EFFORTS by Challenger Institute of Technology to help restock Western Australian waters with mulloway and black bream have been boosted by state government funding.
A significant funding boost of $750,000 has been made available to selected projects, including those carried out at Challenger’s Australian Centre for Applied Aquaculture Research (ACAAR), through the Recreational Fishing Initiatives Fund grants scheme.
WA’s peak fishing body Recfishwest said recreational licence fees will be reinvested into high quality fishing research projects along the state’s coastline and in the Swan River to benefit recreational fishing.
The mighty mulloway is a prized catch for any recreational fisher but the abundance of this highly valued fish in metropolitan areas has declined in recent years.

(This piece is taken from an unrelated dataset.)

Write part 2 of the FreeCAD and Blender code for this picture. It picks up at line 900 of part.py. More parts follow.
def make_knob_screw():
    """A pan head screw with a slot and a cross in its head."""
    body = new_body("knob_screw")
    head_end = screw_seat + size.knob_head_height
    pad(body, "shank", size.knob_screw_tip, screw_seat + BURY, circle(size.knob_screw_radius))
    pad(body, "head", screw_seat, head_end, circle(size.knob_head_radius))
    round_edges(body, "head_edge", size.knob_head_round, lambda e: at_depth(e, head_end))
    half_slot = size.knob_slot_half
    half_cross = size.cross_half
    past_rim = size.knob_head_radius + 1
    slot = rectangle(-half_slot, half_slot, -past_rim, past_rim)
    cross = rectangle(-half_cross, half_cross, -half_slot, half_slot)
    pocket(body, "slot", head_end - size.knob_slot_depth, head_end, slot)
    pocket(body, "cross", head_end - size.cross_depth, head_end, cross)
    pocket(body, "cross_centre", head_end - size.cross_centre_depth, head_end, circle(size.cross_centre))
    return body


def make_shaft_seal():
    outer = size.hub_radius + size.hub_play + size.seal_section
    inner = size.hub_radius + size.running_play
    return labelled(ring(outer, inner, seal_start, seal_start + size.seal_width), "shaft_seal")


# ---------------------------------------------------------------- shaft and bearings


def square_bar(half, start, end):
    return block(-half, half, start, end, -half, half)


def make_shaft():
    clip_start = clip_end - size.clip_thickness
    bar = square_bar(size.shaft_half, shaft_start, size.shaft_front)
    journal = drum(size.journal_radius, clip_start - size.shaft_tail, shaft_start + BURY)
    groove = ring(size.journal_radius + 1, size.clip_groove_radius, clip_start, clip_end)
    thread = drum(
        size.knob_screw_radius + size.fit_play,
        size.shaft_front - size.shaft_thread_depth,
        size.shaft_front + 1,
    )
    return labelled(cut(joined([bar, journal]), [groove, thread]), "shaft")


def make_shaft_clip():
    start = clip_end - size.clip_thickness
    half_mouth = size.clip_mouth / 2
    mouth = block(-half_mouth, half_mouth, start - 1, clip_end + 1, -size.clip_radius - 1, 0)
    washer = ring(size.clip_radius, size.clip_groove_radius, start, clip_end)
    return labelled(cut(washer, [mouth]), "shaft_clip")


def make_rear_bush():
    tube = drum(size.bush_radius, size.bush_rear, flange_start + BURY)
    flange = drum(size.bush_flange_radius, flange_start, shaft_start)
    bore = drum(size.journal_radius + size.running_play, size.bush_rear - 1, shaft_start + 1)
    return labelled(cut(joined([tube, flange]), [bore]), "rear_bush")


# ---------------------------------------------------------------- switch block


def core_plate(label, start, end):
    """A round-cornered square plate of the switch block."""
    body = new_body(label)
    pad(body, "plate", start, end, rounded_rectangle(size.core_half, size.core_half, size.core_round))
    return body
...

The $280,000 project to revitalise mulloway populations along the west coast will be managed by the WA Fish Foundation, with research and breeding carried out at Challenger Institute’s world-renowned aquaculture research centre.
ACAAR production manager Robert Michael said the first priority of the project is to collect genetic samples from around the state to determine the genetic distribution of the species. This will be used to determine the location of restocking.

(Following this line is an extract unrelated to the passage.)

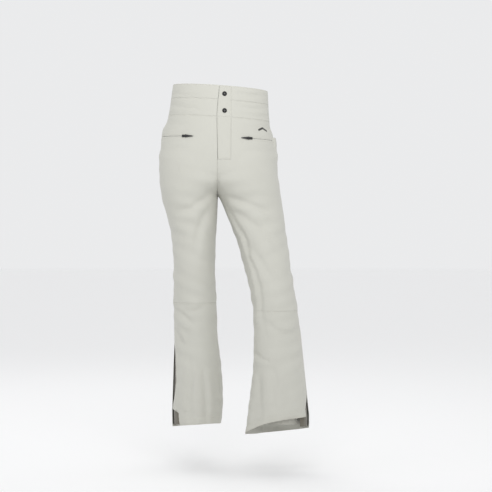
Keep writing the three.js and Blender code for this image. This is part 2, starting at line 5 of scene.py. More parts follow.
import bmesh
import bpy
import numpy as np
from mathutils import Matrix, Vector


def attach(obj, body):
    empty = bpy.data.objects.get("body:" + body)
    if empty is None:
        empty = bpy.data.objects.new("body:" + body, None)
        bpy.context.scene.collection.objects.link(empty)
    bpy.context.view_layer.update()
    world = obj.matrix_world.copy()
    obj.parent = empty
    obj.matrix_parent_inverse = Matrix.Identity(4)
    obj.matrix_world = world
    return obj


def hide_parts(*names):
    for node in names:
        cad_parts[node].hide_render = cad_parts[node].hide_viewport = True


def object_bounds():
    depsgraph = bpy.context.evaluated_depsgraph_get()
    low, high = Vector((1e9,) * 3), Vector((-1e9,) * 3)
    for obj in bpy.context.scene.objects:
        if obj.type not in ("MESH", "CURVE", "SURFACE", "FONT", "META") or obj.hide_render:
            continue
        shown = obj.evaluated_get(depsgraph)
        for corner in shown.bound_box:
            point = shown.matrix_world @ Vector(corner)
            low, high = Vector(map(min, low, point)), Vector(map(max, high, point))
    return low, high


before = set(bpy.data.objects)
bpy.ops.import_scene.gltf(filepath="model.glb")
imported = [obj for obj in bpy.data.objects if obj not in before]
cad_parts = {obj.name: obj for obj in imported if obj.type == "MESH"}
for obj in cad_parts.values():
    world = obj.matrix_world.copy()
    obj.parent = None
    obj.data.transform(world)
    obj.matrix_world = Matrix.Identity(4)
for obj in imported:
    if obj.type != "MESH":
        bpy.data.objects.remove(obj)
cad_low, cad_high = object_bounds()


# ---------------------------------------------------------------- studio
# A pale floor under pale air. Four soft lamps in front, the strongest high up and near, make
# the waist brighter than the hems, and one behind lights the back.
FLOOR_DROP = 0.115
FLOOR_RADIUS = 40
FLOOR_SIDES = 96
SENSOR_WIDTH = 36
CAMERA_DISTANCE = 4.6
CAMERA_AIM = Vector((0.090, 0.0, -0.512))
VIEW_WIDTH = 1.574
FRONT_PLANE = -0.06

floor_turn = np.linspace(0, 2 * np.pi, FLOOR_SIDES, endpoint=False)
floor_points = np.stack([FLOOR_RADIUS * np.cos(floor_turn), FLOOR_RADIUS * np.sin(floor_turn),
                         np.full(FLOOR_SIDES, cad_low.z - FLOOR_DROP)], -1)
floor_mesh = bpy.data.meshes.new("studio_floor")
floor_mesh.from_pydata(floor_points.tolist(), [], [tuple(range(FLOOR_SIDES))])
studio_floor = bpy.data.objects.new("studio_floor", floor_mesh)
bpy.context.scene.collection.objects.link(studio_floor)

paper = bpy.data.materials.new("studio_paper")
paper.use_nodes = True
paper_shader = paper.node_tree.nodes["Principled BSDF"]
paper_shader.inputs["Base Color"].default_value = (0.975, 0.975, 0.975, 1)
paper_shader.inputs["Roughness"].default_value = 0.9
floor_mesh.materials.append(paper)

world = bpy.data.worlds.new("studio_air")
bpy.context.scene.world = world
world.use_nodes = True
world.node_tree.nodes["Background"].inputs["Color"].default_value = (0.985, 0.99, 1.0, 1)
world.node_tree.nodes["Background"].inputs["Strength"].default_value = 0.84


def soft_light(name, place, aim, width, height, power, spread=180):
    """A rectangular area lamp at place, turned to face aim, its beam spread in degrees."""
    lamp = bpy.data.lights.new(name, "AREA")
    lamp.shape = "RECTANGLE"
    lamp.size, lamp.size_y = width, height
    lamp.energy = power
    lamp.spread = math.radians(spread)
    holder = bpy.data.objects.new(name, lamp)
    holder.location = place
    holder.visible_camera = False
    holder.rotation_euler = (Vector(aim) - Vector(place)).to_track_quat("-Z", "Y").to_euler()
    bpy.context.scene.collection.objects.link(holder)


soft_light("key_light", (1.7, -3.4, 1.3), (0.1, 0, -0.5), 1.5, 1.5, 9)
soft_light("front_light", (-0.3, -4.5, -0.2), (0.1, 0, -0.55), 1.6, 1.6, 8)
soft_light("top_light", (0.1, -1.7, 0.75), (0.09, 0, 0.12), 1.0, 0.8, 4.6, 100)
soft_light("fill_light", (-2.6, -2.4, 0.2), (0.1, 0, -0.6), 1.4, 2.0, 3)
soft_light("back_light", (-1.2, 2.2, 1.9), (0.1, 0, -0.5), 2.0, 2.0, 12)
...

The second part will see marked mulloway fingerlings bred and released. These fish should enter the recreational fishery in 2014/15. Mr Michael said the actual amount of fish released will depend on the carrying capacity of the restocking locations, however, expectations are that 30,000 mulloway will be released during the project.
The time between release and recapture will be used to educate recreational fishers about the project as well as develop a mulloway collection program. The collection program will be used to determine the range and movement patterns of mulloway, as well as to evaluate the effectiveness of restocking.
Through the Recreational Fishing Initiatives Fund, Challenger Institute is also playing a key role in breeding prawns for the Swan River and black bream.
WA Fisheries Minister Norman Moore said a black bream study will help provide a better understanding of the fish’s movement patterns within estuary systems and involve the recreational fishing community in a tagging project to help deliver important data on the species.